Aksi premanisme yang dilakukan oknum organisasi masyarakat (ormas) di sejumlah lokasi industri akhir-akhir ini bukan hanya meresahkan, tapi juga menampar wajah negara hukum kita. Ketika sekelompok orang bisa dengan mudah melakukan pemalakan, intimidasi, bahkan kekerasan terhadap pelaku usaha, kita harus jujur bertanya: apakah negara ini benar-benar berdaulat atas hukum?
Fenomena ini mencerminkan bagaimana ormas tertentu, yang seharusnya menjadi mitra sosial, justru berubah menjadi aktor informal kekuasaan. Kita seperti dipaksa menonton negara dikerdilkan oleh premanisme berbaju organisasi. Dan ironisnya, semua itu terjadi tanpa ada sanksi hukum yang tegas, seakan-akan hukum hanya tajam ke bawah tapi tumpul ke atas.

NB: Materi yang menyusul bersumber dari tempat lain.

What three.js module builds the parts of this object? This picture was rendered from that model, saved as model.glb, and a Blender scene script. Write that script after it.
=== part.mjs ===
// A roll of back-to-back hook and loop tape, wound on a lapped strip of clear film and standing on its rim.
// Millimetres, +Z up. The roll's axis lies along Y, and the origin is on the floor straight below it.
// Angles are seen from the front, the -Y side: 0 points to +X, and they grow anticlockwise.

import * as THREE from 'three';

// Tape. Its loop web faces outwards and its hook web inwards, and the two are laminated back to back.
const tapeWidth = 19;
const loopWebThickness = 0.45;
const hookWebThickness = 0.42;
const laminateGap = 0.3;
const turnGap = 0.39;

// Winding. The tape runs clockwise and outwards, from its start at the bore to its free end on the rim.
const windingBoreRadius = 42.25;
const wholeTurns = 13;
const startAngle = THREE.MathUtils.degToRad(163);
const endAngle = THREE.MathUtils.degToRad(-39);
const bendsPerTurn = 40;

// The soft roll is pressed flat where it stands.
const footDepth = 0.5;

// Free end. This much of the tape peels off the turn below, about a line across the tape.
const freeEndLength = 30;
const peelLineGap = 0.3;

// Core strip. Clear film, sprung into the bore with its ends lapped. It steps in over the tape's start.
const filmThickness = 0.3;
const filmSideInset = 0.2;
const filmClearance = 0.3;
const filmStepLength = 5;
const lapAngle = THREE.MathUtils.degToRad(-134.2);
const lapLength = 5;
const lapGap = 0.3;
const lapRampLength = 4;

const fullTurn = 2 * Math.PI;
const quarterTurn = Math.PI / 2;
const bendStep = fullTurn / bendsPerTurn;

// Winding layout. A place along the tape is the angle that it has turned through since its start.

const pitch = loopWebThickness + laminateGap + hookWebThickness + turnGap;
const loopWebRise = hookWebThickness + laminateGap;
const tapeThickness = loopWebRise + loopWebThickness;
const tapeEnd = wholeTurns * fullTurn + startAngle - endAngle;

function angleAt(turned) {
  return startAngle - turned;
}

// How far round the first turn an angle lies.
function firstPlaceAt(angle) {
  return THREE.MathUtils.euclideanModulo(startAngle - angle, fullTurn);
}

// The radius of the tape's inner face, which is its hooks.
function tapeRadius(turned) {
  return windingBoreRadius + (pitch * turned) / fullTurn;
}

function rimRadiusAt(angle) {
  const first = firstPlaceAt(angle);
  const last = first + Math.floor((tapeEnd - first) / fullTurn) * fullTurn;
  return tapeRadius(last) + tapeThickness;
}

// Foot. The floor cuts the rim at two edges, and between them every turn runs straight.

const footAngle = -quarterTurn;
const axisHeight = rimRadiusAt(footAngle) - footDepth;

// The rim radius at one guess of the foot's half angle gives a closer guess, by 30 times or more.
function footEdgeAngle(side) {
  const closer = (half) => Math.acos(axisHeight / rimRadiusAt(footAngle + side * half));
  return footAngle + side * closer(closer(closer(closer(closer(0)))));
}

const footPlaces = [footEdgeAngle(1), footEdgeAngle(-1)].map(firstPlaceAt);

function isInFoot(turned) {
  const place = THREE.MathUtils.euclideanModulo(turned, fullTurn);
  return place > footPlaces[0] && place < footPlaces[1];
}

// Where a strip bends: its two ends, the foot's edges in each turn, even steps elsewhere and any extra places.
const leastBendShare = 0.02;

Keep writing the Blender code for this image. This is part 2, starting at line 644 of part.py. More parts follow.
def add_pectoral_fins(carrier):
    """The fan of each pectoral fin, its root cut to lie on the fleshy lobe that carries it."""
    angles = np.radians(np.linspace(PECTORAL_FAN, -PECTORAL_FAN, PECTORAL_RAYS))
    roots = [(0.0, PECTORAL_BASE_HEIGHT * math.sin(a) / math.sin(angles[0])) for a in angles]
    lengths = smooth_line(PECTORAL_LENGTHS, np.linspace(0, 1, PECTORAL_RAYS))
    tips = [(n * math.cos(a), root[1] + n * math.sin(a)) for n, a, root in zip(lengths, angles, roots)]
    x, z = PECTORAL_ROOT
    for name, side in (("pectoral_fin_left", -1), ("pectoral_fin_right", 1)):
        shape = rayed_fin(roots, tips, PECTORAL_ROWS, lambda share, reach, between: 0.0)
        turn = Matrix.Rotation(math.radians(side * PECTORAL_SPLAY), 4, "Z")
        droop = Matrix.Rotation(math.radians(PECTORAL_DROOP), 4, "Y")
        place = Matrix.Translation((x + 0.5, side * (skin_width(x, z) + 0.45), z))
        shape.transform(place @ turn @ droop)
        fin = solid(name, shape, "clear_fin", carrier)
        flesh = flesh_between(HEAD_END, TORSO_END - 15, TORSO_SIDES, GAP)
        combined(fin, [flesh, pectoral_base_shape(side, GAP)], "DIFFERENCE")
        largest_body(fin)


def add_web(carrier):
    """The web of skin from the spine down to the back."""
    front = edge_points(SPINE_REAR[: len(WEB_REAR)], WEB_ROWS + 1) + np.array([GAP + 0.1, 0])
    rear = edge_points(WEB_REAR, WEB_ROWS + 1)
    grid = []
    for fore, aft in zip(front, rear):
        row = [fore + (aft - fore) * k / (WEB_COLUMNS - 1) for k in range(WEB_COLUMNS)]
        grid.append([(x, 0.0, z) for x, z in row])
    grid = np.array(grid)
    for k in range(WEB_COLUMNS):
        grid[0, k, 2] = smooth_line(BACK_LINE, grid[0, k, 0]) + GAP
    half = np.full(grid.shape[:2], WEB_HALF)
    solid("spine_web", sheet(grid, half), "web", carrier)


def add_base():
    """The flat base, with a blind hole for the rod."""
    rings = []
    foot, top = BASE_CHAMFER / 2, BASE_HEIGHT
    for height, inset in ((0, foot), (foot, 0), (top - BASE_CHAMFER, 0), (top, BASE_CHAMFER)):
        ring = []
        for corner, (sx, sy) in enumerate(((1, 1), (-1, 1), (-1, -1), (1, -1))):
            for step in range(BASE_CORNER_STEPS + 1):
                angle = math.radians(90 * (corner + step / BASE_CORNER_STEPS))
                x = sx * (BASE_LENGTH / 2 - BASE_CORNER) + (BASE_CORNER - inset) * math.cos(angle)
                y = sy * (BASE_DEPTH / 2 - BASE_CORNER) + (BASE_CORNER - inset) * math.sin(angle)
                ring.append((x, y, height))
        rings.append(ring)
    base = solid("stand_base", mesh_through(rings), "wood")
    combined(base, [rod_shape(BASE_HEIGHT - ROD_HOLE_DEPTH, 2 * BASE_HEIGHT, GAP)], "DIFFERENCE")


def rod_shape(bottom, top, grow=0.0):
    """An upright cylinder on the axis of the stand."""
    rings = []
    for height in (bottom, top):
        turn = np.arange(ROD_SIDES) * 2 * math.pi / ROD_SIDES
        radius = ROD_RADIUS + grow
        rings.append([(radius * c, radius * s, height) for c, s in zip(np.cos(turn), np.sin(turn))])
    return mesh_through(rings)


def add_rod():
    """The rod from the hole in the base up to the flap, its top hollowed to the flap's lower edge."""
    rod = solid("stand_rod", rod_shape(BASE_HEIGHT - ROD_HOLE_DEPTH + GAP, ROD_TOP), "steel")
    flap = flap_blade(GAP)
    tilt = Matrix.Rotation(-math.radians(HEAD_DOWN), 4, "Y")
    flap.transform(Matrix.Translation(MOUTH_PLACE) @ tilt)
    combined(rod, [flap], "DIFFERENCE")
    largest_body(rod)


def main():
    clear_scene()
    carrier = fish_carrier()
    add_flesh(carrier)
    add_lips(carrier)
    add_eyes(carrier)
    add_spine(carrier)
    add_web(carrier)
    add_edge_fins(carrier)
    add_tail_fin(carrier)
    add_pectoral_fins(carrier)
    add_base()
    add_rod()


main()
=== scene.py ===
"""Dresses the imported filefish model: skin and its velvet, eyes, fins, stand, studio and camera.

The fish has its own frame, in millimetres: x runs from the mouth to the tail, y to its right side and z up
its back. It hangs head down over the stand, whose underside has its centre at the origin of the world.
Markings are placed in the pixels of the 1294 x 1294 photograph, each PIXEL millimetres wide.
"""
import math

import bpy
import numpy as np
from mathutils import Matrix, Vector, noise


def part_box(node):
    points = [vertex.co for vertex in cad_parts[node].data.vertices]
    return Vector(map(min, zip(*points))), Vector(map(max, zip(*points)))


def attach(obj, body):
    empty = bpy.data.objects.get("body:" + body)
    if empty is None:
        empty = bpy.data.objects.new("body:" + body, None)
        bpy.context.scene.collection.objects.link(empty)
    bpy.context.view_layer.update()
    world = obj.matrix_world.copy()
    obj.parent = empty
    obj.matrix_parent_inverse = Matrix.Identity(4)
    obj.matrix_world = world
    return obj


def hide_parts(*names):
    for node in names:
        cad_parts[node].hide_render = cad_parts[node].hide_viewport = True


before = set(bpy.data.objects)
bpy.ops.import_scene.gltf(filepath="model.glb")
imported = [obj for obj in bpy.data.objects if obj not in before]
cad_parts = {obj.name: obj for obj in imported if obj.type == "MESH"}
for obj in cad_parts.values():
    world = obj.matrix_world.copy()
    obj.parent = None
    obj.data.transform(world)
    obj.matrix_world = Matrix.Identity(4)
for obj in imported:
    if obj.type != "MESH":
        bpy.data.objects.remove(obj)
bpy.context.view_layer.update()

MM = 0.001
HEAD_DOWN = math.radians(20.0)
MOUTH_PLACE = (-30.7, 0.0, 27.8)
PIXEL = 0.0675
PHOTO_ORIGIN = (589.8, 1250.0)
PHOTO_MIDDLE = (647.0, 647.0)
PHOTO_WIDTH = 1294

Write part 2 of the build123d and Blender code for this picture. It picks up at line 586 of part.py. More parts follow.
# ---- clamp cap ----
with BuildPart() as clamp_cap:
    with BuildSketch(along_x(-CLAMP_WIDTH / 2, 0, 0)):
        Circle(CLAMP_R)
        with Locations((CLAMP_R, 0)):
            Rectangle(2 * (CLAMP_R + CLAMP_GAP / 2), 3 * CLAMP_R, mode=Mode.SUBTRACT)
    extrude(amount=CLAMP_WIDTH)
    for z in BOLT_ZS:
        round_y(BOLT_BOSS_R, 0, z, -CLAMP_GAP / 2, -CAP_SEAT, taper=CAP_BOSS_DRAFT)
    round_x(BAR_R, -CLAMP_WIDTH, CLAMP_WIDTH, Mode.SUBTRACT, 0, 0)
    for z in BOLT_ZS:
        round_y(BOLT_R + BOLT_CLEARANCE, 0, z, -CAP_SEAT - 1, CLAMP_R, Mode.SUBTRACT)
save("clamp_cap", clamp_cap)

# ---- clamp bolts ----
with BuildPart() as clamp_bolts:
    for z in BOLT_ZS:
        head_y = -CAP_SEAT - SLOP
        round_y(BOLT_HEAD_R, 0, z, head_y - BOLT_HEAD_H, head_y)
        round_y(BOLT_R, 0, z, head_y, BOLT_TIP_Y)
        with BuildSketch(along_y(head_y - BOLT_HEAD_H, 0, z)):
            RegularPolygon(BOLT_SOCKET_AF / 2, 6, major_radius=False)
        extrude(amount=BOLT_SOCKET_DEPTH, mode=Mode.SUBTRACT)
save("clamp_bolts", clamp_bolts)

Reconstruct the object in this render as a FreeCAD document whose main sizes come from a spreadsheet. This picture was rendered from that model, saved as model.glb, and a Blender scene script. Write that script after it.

Dalam konteks politik elektoral, terutama Pilkada langsung, kita juga harus mengakui fakta getir: ormas sering menjadi "mesin politik" di banyak daerah. Mereka berjasa memenangkan pasangan calon kepala daerah. Dengan mobilisasi massa, tekanan sosial, hingga operasi politik, ormas-ormas ini menanamkan utang budi politik yang mahal harganya.
Pasca kemenangan, hubungan "balas budi" ini menciptakan jebakan. Gubernur, Bupati, dan Wali Kota seringkali tidak berani menindak ormas-ormas ini meski sudah melanggar hukum. Ketakutan kehilangan dukungan atau bahkan ancaman destabilitas politik membuat kepala daerah memilih diam. Ini adalah benih-benih dari negara dalam negara.
Di sisi regulasi, sesungguhnya kita sudah memiliki payung hukum yang cukup: Undang-Undang Nomor 17 Tahun 2013 tentang Organisasi Kemasyarakatan. UU ini memberi mandat kuat kepada pemerintah untuk membina, mengawasi, hingga membubarkan ormas yang menyimpang. Tapi problemnya bukan kekurangan hukum, melainkan kekurangan keberanian politik.
Kini, dengan wacana revisi UU Ormas bersama DPR, ada peluang untuk memperbaiki situasi ini. Tapi kita harus hati-hati: revisi jangan sampai menjadi alat politik untuk memberangus kebebasan berserikat. Demokrasi yang sehat memerlukan ormas yang hidup dan beragam, bukan dikungkung oleh ketakutan berlebihan pada bayangan "premanisme."
Mengacu pada teori premanisme dalam politik (seperti yang dibahas Diego Gambetta dan James C. Scott), premanisme tumbuh subur di ruang kosong negara. Ketika negara gagal menyediakan keadilan, keamanan, dan kesejahteraan, "aktor informal" seperti preman, mafia, atau ormas liar mengisi kekosongan itu dengan logika kekuasaan mereka sendiri.
Data terbaru dari Kemendagri per 5 Maret 2024 mencatat jumlah ormas di Indonesia mencapai 554.692. Ini bukan angka kecil. Dari jumlah tersebut, hanya sekitar 1.530 ormas yang memiliki Surat Keterangan Terdaftar (SKT), sementara 553.162 lainnya berbadan hukum. Banyak ormas yang hidup tanpa kontrol ketat, menjadi potensi laten gangguan sosial.
Kita perlu mendorong lahirnya ormas yang profesional, transparan, akuntabel, dan berorientasi pada pelayanan masyarakat. Artinya, evaluasi terhadap ormas harus dilakukan berbasis kinerja dan manfaat sosial, bukan sekadar loyalitas politik atau kekuatan mobilisasi.
Kita juga tidak boleh melupakan pelajaran dari penerbitan Perppu Nomor 2 Tahun 2017 tentang Ormas. Saat itu, Perppu ini dinilai kontroversial karena digunakan secara subjektif untuk membubarkan beberapa ormas tertentu, dan justru menurunkan Indeks Demokrasi Indonesia. Ini alarm keras bahwa regulasi ormas harus proporsional dan berbasis hukum, bukan selera penguasa.
Mengacu pada data Badan Pusat Statistik, Indeks Demokrasi Indonesia memang masih rentan. Salah satu indikator krusialnya adalah kebebasan berserikat dan berkumpul. Jika kita membiarkan premanisme berbaju ormas, maka kualitas demokrasi kita akan terus menurun, karena warga sipil kehilangan rasa aman dalam berdemokrasi.